ExxonMobil Corp. (XOM) is gaining traction in Malaysia in association with state-run oil and gas company Petronas. It will begin its enhanced oil recovery project at the Tapis field in 2013. Investment for this project is expected to be approximately $1 billion.
 
Along with the Tapis field, both the companies have agreed to develop a total of seven mature fields in Malaysia at a total investment of $2.1 billion. The agreement was signed last year and comes as a 25-year production sharing contract. Located in offshore Malaysia, the Tapis field has been producing for a long time.
 
Exxon has a long standing relationship with Petronas.
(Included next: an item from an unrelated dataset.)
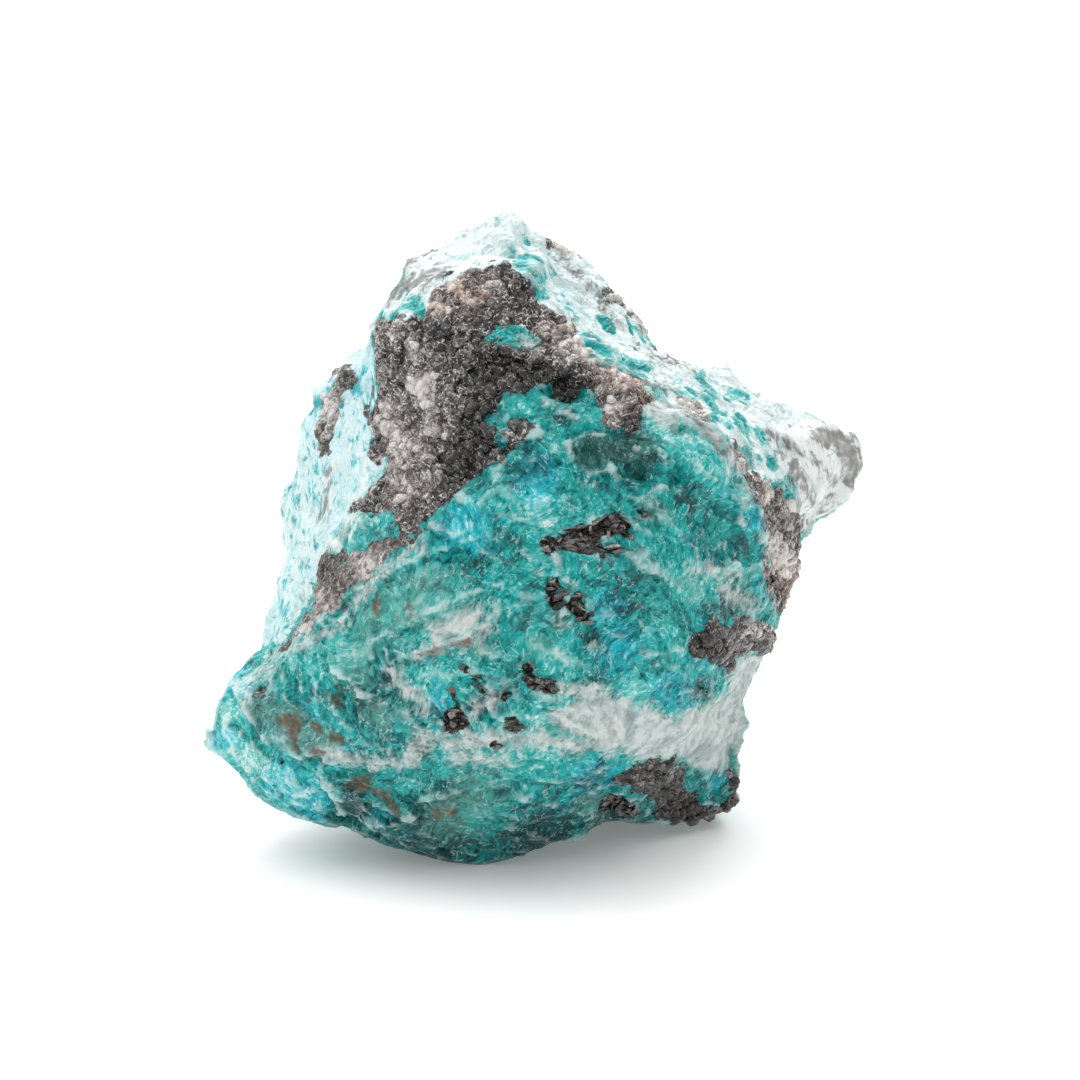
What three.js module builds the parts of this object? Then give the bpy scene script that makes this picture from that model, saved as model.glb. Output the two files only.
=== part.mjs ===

As of year-end 2009, it had interests in production sharing contracts covering 500,000 net acres offshore Malaysia. Last year, a total of 5 net development wells were completed. Exxon’s net Malaysian liquids production averaged 52,000 barrels per day in 2009, while its net gas production averaged 5.6 billion cubic meters.
 
Among the company’s three reportable segments, Upstream holds a significant portion. Last year, this segment accounted for roughly 81% of Exxon’s total earnings.
 
The company has increasingly been interested in enhancing its international footprint in the upstream arena. It has initiated talks with Chinese national oil firms for several upstream partnerships early this month.
 
Given Exxon’s significant share in the upstream business, we believe that it will retain its leverage to higher oil prices going forward. Exxon’s return on capital employed has significantly exceeded its peers in the recent years.